ANSWERS FOR GARDEN QUESTIONS - The Dane County UW Extension Horticulture Program has a hotline during gardening season to answer questions from gardeners – 608-224-3721, or you can email them at
Also, on Fridays, from 11am – 12:30pm, the Larry Meiller Show on WHA Radio (970AM in Madison), has a program called Garden Talk, with different guests each week who talk about different aspects of gardening, and answer questions from listeners.

And don’t forget we have many excellent and experienced gardeners right here in the Eagle Heights and University Houses gardens – if you’ve got a question, try asking your garden neighbors. They might have the answer – they’ll at least have an opinion.

GARDEN TOOLS – Our tools are very high quality, and should last us for many years with proper use. We have a wide assortment, and have just acquired more specialty forks for breaking up soil. (Please be sure to return them to the tool area at the garden sheds when you are done working, and hang them up if there is any room to do so.)

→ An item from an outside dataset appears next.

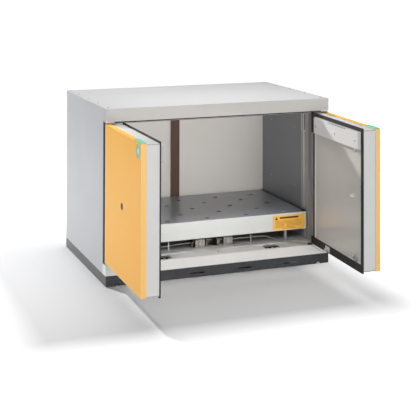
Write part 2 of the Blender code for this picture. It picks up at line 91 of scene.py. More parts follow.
class Nodes:
    def __init__(self, name):
        self.mat = bpy.data.materials.new(name)
        self.mat.use_nodes = True
        self.t = self.mat.node_tree
        self.bsdf = self.t.nodes["Principled BSDF"]
        self.coord = self.t.nodes.new("ShaderNodeTexCoord")

    def new(self, kind, **kw):
        n = self.t.nodes.new(kind)
        for k, v in kw.items():
            setattr(n, k, v)
        return n

    def link(self, a, b):
        self.t.links.new(a, b)

    def coords(self, scale=(1.0, 1.0, 1.0), rot=(0.0, 0.0, 0.0)):
        m = self.new("ShaderNodeMapping")
        m.inputs["Scale"].default_value = scale
        m.inputs["Rotation"].default_value = rot
        self.link(self.coord.outputs["Object"], m.inputs["Vector"])
        return m.outputs["Vector"]

    def noise(self, scale, detail=2.0, rough=0.5, vec=None, dist=0.0):
        n = self.new("ShaderNodeTexNoise")
        n.inputs["Scale"].default_value = scale
        n.inputs["Detail"].default_value = detail
        n.inputs["Roughness"].default_value = rough
        n.inputs["Distortion"].default_value = dist
        self.link(vec if vec is not None else self.coord.outputs["Object"], n.inputs["Vector"])
        return n.outputs["Fac"]

    def rng(self, fac, a, b, lo=0.3, hi=0.7):
        m = self.new("ShaderNodeMapRange")
        m.inputs["From Min"].default_value = lo
        m.inputs["From Max"].default_value = hi
        m.inputs["To Min"].default_value = a
        m.inputs["To Max"].default_value = b
        self.link(fac, m.inputs["Value"])
        return m.outputs["Result"]

    def math(self, op, a, b):
        m = self.new("ShaderNodeMath", operation=op)
        for i, v in enumerate((a, b)):
            if isinstance(v, (int, float)):
                m.inputs[i].default_value = v
            else:
                self.link(v, m.inputs[i])
        return m.outputs[0]

    def mix(self, fac, a, b, blend="MIX"):
        m = self.new("ShaderNodeMix", data_type="RGBA", blend_type=blend)
        for sock, v in ((m.inputs[0], fac), (m.inputs[6], a), (m.inputs[7], b)):
            if isinstance(v, (int, float)):
                sock.default_value = v
            elif isinstance(v, tuple):
                sock.default_value = v
            else:
                self.link(v, sock)
        return m.outputs[2]

    def scaled(self, colour, value):
        """colour times a grey value socket"""
        comb = self.new("ShaderNodeCombineColor")
        for i in range(3):
            self.link(value, comb.inputs[i])
        return self.mix(1.0, colour, comb.outputs[0], "MULTIPLY")

    def bump(self, heights):
        """heights: [(height socket, strength, distance)], chained"""
        last = None
        for h, s, dd in heights:
            b = self.new("ShaderNodeBump")
            b.inputs["Strength"].default_value = s
            b.inputs["Distance"].default_value = dd
            self.link(h, b.inputs["Height"])
            if last is not None:
                self.link(last, b.inputs["Normal"])
            last = b.outputs["Normal"]
        self.link(last, self.bsdf.inputs["Normal"])

    def put(self, name, v):
        sock = self.bsdf.inputs[name]
        if isinstance(v, (int, float, tuple)):
            sock.default_value = v
        else:
            self.link(v, sock)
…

TOADS – The many toads in our gardens eat insects, worms, slugs, spiders, and other invertebrates. A toad is capable of eating as many as 1000 insects in a day. Most don’t eat that much, but they do eat as much as they can – they are voracious. Also, they’re very cute. And no, you can’t get warts from touching them. 

BATS AND OWLS – These night hunters eat garden pests such as mosquitoes and rodents. This Saturday, June 18, 9:30am – Noon, the UW McPherson Eye Research Institute will offer a program on night vision in bats and owls, called Fly By Night. It will take place at the UW Arboretum Visitor Center. There is a fee - $8 for adults, $5 for children aged 12 and under.

WORKDAYS - This is the link to sign up for this weekend’s work session: The session will be Saturday, June 18, 8am – 11am, to take advantage of the cooler temperatures earlier in the morning. Participants will continue weeding the tree line. This is an excellent chance to take care of your workday obligation with a task that’s not very strenuous.